Meanwhile, when the size and/or number of atlases output from a MIV encoder increases, the capacity of a bitstream increases. According to a transmission capability/environment, a case may occur in which a terminal cannot reproduce a viewport image in real time by receiving a bulk bitstream.

In order to resolve the problem, the present disclosure proposes a method of transmitting information on a space to be watched (pos1, pos2) to a server end and receiving only a partial bitstream (t1, t2) required to decode a position corresponding to it in each of terminals. In other words, if part of a bitstream is selectively received, a terminal may reproduce a viewport image at a position wanted by a viewer only by receiving a bitstream with a relatively small capacity. In an example, in an example shown in FIG. 4, 3 atlases are output in a first MIV encoder, but it was illustrated that a first terminal reproduces a viewport image by using only 2 atlases of them. Likewise, 4 atlases are output in a second MIV encoder, but it was illustrated that a second terminal reproduces a viewport image by using only 2 atlases of them.
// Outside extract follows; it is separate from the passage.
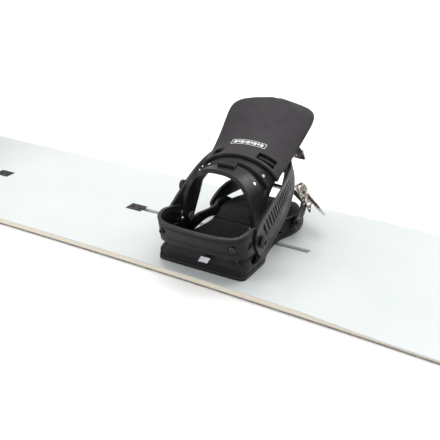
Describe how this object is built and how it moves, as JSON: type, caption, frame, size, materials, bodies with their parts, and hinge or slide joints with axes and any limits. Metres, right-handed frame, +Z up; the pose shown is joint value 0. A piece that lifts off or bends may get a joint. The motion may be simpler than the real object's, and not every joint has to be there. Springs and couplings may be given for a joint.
{
  "type": "snowboard with bindings",
  "caption": "Snowboard with slotted deck and strap bindings: folding highback, ratchet ankle and toe straps, heel hoop and sliding channel bolts.",
  "frame": {"origin": "underside of the running base, under the middle of the board", "axes": "+X along the board towards the front binding, +Y towards the toe edge, +Z up"},
  "size_m": [1.58, 0.283, 0.1722],
  "materials": {
    "deck": "satin",
    "sidewall": "satin",
    "base": "satin",
    "steel_edge": "satin",
    "rail": "satin",
    "moulded_black": "satin",
    "highback_panel": "matte",
    "footbed_foam": "matte",
    "strap_pad": "matte",
    "strap_plastic": "satin",
    "buckle_metal": "polished",
    "bolt_steel": "satin",
    "dark_bolt": "satin"
  },
  "bodies": {
    "board": {"core_and_sidewalls": "sidewall", "top_sheet": "deck", "base_sheet": "base", "steel_edge": "steel_edge", "front_channel_rail": "rail", "rear_channel_rail": "rail", "front_channel_plug": "moulded_black", "rear_channel_plug": "moulded_black"},
    "front_base": {"front_base_plate": "moulded_black", "front_heel_hoop": "moulded_black", "front_heel_footbed": "footbed_foam", "front_toe_footbed": "footbed_foam", "front_outer_channel_bolt": "bolt_steel", "front_inner_channel_bolt": "bolt_steel", "front_outer_channel_nut": "bolt_steel", "front_inner_channel_nut": "bolt_steel", "front_outer_ankle_bolt": "dark_bolt", "front_inner_ankle_bolt": "dark_bolt", "front_outer_toe_bolt": "dark_bolt", "front_inner_toe_bolt": "dark_bolt", "front_outer_highback_pin": "bolt_steel", "front_inner_highback_pin": "bolt_steel"},
    "front_highback": {"front_highback_frame": "moulded_black", "front_highback_panel": "highback_panel"},
    "front_lean_block": {"front_lean_adjuster": "moulded_black"},
    "front_ankle_strap": {"front_ankle_pad": "strap_pad", "front_ankle_arm": "strap_plastic", "front_ankle_ladder": "strap_plastic", "front_ankle_buckle": "buckle_metal"},
    "front_ankle_lever": {"front_ankle_lever": "buckle_metal"},
    "front_toe_strap": {"front_toe_cap": "strap_pad", "front_toe_ladder": "strap_plastic", "front_toe_buckle": "buckle_metal"},
    "front_toe_lever": {"front_toe_lever": "buckle_metal"},
    "rear_base": {"rear_base_plate": "moulded_black", "rear_heel_hoop": "moulded_black", "rear_heel_footbed": "footbed_foam", "rear_toe_footbed": "footbed_foam", "rear_outer_channel_bolt": "bolt_steel", "rear_inner_channel_bolt": "bolt_steel", "rear_outer_channel_nut": "bolt_steel", "rear_inner_channel_nut": "bolt_steel", "rear_outer_ankle_bolt": "dark_bolt", "rear_inner_ankle_bolt": "dark_bolt", "rear_outer_toe_bolt": "dark_bolt", "rear_inner_toe_bolt": "dark_bolt", "rear_outer_highback_pin": "bolt_steel", "rear_inner_highback_pin": "bolt_steel"},
    "rear_highback": {"rear_highback_frame": "moulded_black", "rear_highback_panel": "highback_panel"},
    "rear_lean_block": {"rear_lean_adjuster": "moulded_black"},
    "rear_ankle_strap": {"rear_ankle_pad": "strap_pad", "rear_ankle_arm": "strap_plastic", "rear_ankle_ladder": "strap_plastic", "rear_ankle_buckle": "buckle_metal"},
    "rear_ankle_lever": {"rear_ankle_lever": "buckle_metal"},
    "rear_toe_strap": {"rear_toe_cap": "strap_pad", "rear_toe_ladder": "strap_plastic", "rear_toe_buckle": "buckle_metal"},
    "rear_toe_lever": {"rear_toe_lever": "buckle_metal"}
  },
  "joints": [
    {"name": "front_stance_slide", "type": "slide", "parent": "board", "child": "front_base", "axis": [1, 0, 0], "range_m": [-0.06, 0.045]},
    {"name": "front_highback_fold", "type": "hinge", "parent": "front_base", "child": "front_highback", "pos_m": [0.305, -0.058, 0.0512], "axis": [1, 0, 0], "range_deg": [0, 60]},
    {"name": "front_ankle_strap_tilt", "type": "hinge", "parent": "front_base", "child": "front_ankle_strap", "pos_m": [0.305, -0.072, 0.0472], "axis": [1, 0, 0], "range_deg": [-4, 0]},
    {"name": "front_ankle_lever_lift", "type": "hinge", "parent": "front_ankle_strap", "child": "front_ankle_lever", "pos_m": [0.32907, 0.06089, 0.1208], "axis": [-0.0122, -0.5111, 0.8594], "range_deg": [0, 55], "stiffness_Nm_per_rad": 0.06, "springref_deg": -22.92},
    {"name": "front_toe_strap_tilt", "type": "hinge", "parent": "front_base", "child": "front_toe_strap", "pos_m": [0.305, 0.034, 0.0277], "axis": [1, 0, 0], "range_deg": [0, 14]},
    {"name": "front_toe_lever_lift", "type": "hinge", "parent": "front_toe_strap", "child": "front_toe_lever", "pos_m": [0.36178, 0.07953, 0.05387], "axis": [-0.2145, -0.5871, 0.7806], "range_deg": [0, 55], "stiffness_Nm_per_rad": 0.05, "springref_deg": -22.92},
    {"name": "front_lean_adjust", "type": "slide", "parent": "front_highback", "child": "front_lean_block", "axis": [0, 1, 0], "range_m": [0, 0.006]},
    {"name": "rear_stance_slide", "type": "slide", "parent": "board", "child": "rear_base", "axis": [-1, 0, 0], "range_m": [-0.06, 0.045]},
    {"name": "rear_highback_fold", "type": "hinge", "parent": "rear_base", "child": "rear_highback", "pos_m": [-0.305, -0.058, 0.0512], "axis": [1, 0, 0], "range_deg": [0, 60]},
    {"name": "rear_ankle_strap_tilt", "type": "hinge", "parent": "rear_base", "child": "rear_ankle_strap", "pos_m": [-0.305, -0.072, 0.0472], "axis": [1, 0, 0], "range_deg": [-4, 0]},
    {"name": "rear_ankle_lever_lift", "type": "hinge", "parent": "rear_ankle_strap", "child": "rear_ankle_lever", "pos_m": [-0.32907, 0.06089, 0.1208], "axis": [-0.0122, 0.5111, -0.8594], "range_deg": [0, 55], "stiffness_Nm_per_rad": 0.06, "springref_deg": -22.92},
    {"name": "rear_toe_strap_tilt", "type": "hinge", "parent": "rear_base", "child": "rear_toe_strap", "pos_m": [-0.305, 0.034, 0.0277], "axis": [1, 0, 0], "range_deg": [0, 14]},
    {"name": "rear_toe_lever_lift", "type": "hinge", "parent": "rear_toe_strap", "child": "rear_toe_lever", "pos_m": [-0.36178, 0.07953, 0.05387], "axis": [-0.2145, 0.5871, -0.7806], "range_deg": [0, 55], "stiffness_Nm_per_rad": 0.05, "springref_deg": -22.92},
    {"name": "rear_lean_adjust", "type": "slide", "parent": "rear_highback", "child": "rear_lean_block", "axis": [0, 1, 0], "range_m": [0, 0.006]}
  ]
}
In other words, a terminal may selectively receive a bitstream that an atlas required to reproduce a viewport image is encoded among a plurality of bitstreams. The selective reception may be performed in a server end which transmits a bitstream to a terminal such as a transmission server, or an edge server, etc.

In another example, through a transmission client in a terminal (i.e., a bitstream reception unit), selective reception may be also implemented. In an example, when information on a watching space of a user is input to a transmission client, a transmission client may selectively input to a video decoder only a partial bitstream corresponding to the watching space among bitstreams received from the outside.

Meanwhile, for selective reception of a bitstream, information transmitted to a transmission client or a server end in a MIV decoder may include information on a watching space (e.g., at least one of a watching position or angle) or information for selecting an atlas required to generate a viewport image corresponding to a watching space (e.g., at least one of information of a view image included in an atlas, camera parameter information for each view image and depth scope information for all atlas identifiers transmitted or each atlas identifier).

As described above, a terminal may selectively receive and decode only a partial bitstream of multiplexed bitstreams. As an embodiment which may be applied by being combined with or separated from the embodiment, only a decoded image required to reproduce a viewport image among data which is decoded and output in an image decoder may be provided for a MIV decoder. In an example, a terminal may receive a bitstream including an atlas which is not required to reproduce a viewport image as well as a bitstream including an atlas which is required to reproduce a viewport image, and decode a plurality of bitstreams received through an image decoder. But, only an atlas required to reproduce a viewport image among a plurality of reconstructed atlases may be selectively transmitted to a MIV decoder.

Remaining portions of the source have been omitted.